** Start **
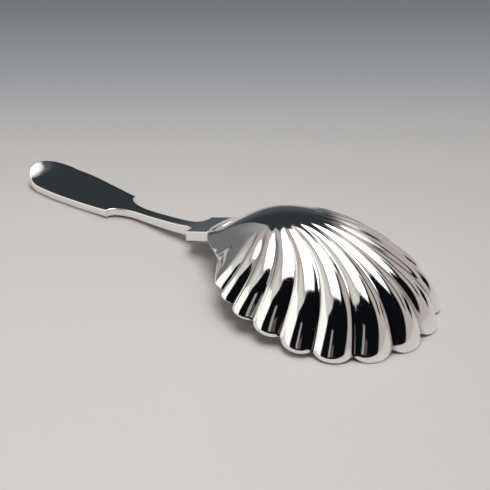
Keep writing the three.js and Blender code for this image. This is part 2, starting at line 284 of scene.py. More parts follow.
** End **
** Start **
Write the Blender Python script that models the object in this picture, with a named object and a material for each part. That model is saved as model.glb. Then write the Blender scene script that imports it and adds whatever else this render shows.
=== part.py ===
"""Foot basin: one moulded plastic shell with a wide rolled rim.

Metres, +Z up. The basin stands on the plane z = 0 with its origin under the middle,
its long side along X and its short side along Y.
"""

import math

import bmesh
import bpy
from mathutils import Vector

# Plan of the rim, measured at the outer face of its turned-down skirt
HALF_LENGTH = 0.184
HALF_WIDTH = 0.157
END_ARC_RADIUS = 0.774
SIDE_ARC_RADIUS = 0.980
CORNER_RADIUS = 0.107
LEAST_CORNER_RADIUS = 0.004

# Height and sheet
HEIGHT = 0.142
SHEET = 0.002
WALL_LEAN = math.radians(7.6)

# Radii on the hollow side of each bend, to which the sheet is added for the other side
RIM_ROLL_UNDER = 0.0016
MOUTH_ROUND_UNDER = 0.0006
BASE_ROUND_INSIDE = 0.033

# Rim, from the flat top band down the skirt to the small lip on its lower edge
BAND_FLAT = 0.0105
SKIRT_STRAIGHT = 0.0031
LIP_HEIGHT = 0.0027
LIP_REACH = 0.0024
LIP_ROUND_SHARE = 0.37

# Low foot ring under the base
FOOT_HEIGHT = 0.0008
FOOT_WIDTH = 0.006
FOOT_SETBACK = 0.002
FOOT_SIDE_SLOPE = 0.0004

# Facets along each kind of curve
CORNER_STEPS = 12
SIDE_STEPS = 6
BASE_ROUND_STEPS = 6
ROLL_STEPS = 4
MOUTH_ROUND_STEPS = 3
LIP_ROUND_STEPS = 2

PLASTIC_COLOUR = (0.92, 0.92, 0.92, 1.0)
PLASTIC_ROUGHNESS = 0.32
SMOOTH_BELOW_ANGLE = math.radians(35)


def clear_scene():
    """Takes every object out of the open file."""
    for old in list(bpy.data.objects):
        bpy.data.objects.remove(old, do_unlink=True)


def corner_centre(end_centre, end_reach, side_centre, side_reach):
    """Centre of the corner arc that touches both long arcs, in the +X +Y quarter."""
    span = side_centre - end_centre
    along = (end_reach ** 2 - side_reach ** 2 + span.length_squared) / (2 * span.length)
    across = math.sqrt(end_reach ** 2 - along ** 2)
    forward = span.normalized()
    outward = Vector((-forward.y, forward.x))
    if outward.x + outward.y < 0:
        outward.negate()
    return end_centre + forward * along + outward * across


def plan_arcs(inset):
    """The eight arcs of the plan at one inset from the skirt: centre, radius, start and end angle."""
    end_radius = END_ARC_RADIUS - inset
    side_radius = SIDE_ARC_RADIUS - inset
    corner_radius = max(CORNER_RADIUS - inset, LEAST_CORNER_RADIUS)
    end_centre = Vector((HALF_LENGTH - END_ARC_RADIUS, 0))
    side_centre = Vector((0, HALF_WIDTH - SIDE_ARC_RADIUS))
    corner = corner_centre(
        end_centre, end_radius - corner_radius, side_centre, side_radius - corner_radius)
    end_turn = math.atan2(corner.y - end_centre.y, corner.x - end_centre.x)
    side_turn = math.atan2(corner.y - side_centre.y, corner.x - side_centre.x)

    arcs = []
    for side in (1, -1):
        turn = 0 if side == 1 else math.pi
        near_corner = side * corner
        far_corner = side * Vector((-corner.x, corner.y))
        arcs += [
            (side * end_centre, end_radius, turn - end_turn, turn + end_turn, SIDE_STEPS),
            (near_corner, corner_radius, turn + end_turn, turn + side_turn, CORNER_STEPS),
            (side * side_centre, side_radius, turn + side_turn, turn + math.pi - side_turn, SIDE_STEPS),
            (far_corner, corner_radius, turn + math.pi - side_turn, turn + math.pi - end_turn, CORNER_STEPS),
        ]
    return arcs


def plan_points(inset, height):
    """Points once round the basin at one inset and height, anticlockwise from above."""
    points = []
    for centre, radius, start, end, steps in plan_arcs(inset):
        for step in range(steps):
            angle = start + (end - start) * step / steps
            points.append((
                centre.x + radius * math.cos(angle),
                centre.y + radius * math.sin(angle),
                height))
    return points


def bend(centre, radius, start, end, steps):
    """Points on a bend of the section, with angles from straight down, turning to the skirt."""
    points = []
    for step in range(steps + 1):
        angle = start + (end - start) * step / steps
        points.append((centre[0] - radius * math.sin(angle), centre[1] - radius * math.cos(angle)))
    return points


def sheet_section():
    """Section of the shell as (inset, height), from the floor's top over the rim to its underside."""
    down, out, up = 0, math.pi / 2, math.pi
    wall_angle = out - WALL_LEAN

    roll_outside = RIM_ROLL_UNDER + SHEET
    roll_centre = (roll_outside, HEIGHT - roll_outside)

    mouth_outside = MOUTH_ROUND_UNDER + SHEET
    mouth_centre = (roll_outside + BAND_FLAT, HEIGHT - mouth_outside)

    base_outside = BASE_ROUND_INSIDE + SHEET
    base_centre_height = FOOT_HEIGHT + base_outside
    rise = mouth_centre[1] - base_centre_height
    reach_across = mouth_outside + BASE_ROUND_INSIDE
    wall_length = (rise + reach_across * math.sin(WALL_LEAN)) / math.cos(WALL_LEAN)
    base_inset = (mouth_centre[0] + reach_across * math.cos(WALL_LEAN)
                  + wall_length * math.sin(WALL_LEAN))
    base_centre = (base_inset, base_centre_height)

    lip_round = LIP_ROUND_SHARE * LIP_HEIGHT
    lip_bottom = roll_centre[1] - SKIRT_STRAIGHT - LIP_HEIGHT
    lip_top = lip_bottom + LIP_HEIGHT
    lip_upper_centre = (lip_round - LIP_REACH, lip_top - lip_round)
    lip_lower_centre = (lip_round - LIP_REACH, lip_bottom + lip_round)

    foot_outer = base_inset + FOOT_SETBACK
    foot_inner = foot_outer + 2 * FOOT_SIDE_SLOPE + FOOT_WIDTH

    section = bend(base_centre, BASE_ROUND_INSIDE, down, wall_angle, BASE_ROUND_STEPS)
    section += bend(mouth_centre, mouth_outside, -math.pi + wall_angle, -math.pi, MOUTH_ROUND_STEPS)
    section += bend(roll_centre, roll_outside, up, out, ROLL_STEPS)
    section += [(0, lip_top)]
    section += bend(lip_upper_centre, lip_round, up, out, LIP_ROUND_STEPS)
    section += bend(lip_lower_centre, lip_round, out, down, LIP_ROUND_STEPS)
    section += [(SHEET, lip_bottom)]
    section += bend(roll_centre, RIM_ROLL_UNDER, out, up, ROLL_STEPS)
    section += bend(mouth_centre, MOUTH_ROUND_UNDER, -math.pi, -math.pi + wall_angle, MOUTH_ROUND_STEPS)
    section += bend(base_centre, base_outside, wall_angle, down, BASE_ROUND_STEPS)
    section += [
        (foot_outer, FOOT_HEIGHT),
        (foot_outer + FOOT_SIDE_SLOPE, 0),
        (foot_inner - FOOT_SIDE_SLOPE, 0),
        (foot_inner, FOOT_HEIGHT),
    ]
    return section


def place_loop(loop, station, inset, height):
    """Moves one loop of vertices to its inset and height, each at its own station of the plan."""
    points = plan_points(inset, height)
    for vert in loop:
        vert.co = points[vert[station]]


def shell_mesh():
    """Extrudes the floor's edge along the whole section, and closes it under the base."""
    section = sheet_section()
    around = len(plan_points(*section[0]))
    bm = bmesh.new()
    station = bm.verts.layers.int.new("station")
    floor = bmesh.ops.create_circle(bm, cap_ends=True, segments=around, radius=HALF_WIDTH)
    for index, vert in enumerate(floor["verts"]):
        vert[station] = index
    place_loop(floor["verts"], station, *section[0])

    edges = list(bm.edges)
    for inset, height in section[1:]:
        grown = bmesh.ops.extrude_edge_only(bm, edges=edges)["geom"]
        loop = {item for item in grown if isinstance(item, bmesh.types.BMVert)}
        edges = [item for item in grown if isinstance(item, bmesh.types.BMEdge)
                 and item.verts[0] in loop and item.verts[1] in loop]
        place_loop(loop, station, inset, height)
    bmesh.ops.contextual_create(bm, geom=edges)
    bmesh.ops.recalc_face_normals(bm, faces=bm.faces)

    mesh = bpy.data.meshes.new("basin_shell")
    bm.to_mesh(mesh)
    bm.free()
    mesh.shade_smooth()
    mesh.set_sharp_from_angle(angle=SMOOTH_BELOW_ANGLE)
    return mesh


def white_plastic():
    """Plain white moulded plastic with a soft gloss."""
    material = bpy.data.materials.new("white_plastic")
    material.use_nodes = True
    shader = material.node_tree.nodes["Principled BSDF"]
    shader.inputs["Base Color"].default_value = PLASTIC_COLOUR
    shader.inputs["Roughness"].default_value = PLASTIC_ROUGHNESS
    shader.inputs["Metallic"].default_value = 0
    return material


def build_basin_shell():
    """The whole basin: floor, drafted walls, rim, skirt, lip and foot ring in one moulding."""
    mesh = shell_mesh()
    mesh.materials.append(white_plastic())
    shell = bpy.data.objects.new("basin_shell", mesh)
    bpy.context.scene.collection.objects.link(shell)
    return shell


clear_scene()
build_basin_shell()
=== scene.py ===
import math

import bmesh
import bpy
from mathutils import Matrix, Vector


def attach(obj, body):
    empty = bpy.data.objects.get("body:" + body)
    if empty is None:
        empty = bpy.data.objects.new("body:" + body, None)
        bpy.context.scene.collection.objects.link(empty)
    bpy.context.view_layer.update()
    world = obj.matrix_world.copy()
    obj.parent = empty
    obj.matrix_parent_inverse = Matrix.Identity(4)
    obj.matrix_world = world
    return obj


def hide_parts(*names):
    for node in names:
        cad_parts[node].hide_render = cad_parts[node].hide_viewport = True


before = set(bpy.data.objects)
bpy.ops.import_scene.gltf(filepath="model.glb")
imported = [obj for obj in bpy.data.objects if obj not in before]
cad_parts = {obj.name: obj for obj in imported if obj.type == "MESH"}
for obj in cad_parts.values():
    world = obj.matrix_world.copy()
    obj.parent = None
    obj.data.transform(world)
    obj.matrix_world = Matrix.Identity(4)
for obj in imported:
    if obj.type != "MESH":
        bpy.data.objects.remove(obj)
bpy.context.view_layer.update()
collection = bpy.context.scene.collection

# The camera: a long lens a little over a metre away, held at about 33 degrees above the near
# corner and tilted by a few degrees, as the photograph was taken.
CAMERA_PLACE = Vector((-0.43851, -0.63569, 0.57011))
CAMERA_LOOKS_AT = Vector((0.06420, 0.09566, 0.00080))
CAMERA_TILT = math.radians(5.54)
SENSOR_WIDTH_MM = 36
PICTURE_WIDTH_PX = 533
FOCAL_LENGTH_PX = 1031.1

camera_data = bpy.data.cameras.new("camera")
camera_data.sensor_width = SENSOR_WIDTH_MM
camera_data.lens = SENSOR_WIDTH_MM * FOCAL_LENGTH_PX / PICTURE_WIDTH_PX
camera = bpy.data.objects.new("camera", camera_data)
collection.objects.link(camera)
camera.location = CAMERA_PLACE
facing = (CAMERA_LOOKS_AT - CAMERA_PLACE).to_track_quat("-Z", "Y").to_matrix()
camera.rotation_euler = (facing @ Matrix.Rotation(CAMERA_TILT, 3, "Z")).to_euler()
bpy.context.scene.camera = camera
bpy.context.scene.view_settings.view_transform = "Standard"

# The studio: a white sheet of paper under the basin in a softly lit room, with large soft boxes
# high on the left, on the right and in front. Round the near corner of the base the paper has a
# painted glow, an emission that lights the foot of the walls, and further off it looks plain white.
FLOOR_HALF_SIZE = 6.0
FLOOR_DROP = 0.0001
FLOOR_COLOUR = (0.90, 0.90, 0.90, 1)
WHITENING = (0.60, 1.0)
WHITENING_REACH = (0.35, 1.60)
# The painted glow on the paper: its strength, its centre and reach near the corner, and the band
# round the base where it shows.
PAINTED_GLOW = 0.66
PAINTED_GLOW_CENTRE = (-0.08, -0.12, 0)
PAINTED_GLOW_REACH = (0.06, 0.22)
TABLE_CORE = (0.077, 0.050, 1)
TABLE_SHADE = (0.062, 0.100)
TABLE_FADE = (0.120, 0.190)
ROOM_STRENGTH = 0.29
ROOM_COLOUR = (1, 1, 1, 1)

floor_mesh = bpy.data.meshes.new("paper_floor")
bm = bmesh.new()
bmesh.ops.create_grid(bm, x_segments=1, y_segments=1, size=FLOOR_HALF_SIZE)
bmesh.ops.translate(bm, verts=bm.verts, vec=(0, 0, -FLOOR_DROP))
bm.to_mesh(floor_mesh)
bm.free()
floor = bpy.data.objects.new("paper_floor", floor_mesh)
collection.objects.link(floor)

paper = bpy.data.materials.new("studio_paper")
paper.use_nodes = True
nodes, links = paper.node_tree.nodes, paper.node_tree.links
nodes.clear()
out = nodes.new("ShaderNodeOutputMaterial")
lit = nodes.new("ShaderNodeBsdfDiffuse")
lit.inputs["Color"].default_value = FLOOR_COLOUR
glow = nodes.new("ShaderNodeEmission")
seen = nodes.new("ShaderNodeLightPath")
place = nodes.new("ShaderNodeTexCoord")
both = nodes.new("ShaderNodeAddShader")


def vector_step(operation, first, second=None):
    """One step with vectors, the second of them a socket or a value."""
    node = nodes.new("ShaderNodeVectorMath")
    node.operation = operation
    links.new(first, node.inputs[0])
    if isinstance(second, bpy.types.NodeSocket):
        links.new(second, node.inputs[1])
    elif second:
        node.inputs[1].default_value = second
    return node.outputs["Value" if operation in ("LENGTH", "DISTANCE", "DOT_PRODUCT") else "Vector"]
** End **
→ **Job**
Repeat exactly the lines from the one containing "bpy.context.scene.collection.objects.link(shell)" to the one containing "obj.data.transform(world)", both lines included, and nothing else.

→ **Output below**
    bpy.context.scene.collection.objects.link(shell)
    return shell


clear_scene()
build_basin_shell()
=== scene.py ===
import math

import bmesh
import bpy
from mathutils import Matrix, Vector


def attach(obj, body):
    empty = bpy.data.objects.get("body:" + body)
    if empty is None:
        empty = bpy.data.objects.new("body:" + body, None)
        bpy.context.scene.collection.objects.link(empty)
    bpy.context.view_layer.update()
    world = obj.matrix_world.copy()
    obj.parent = empty
    obj.matrix_parent_inverse = Matrix.Identity(4)
    obj.matrix_world = world
    return obj


def hide_parts(*names):
    for node in names:
        cad_parts[node].hide_render = cad_parts[node].hide_viewport = True


before = set(bpy.data.objects)
bpy.ops.import_scene.gltf(filepath="model.glb")
imported = [obj for obj in bpy.data.objects if obj not in before]
cad_parts = {obj.name: obj for obj in imported if obj.type == "MESH"}
for obj in cad_parts.values():
    world = obj.matrix_world.copy()
    obj.parent = None
    obj.data.transform(world)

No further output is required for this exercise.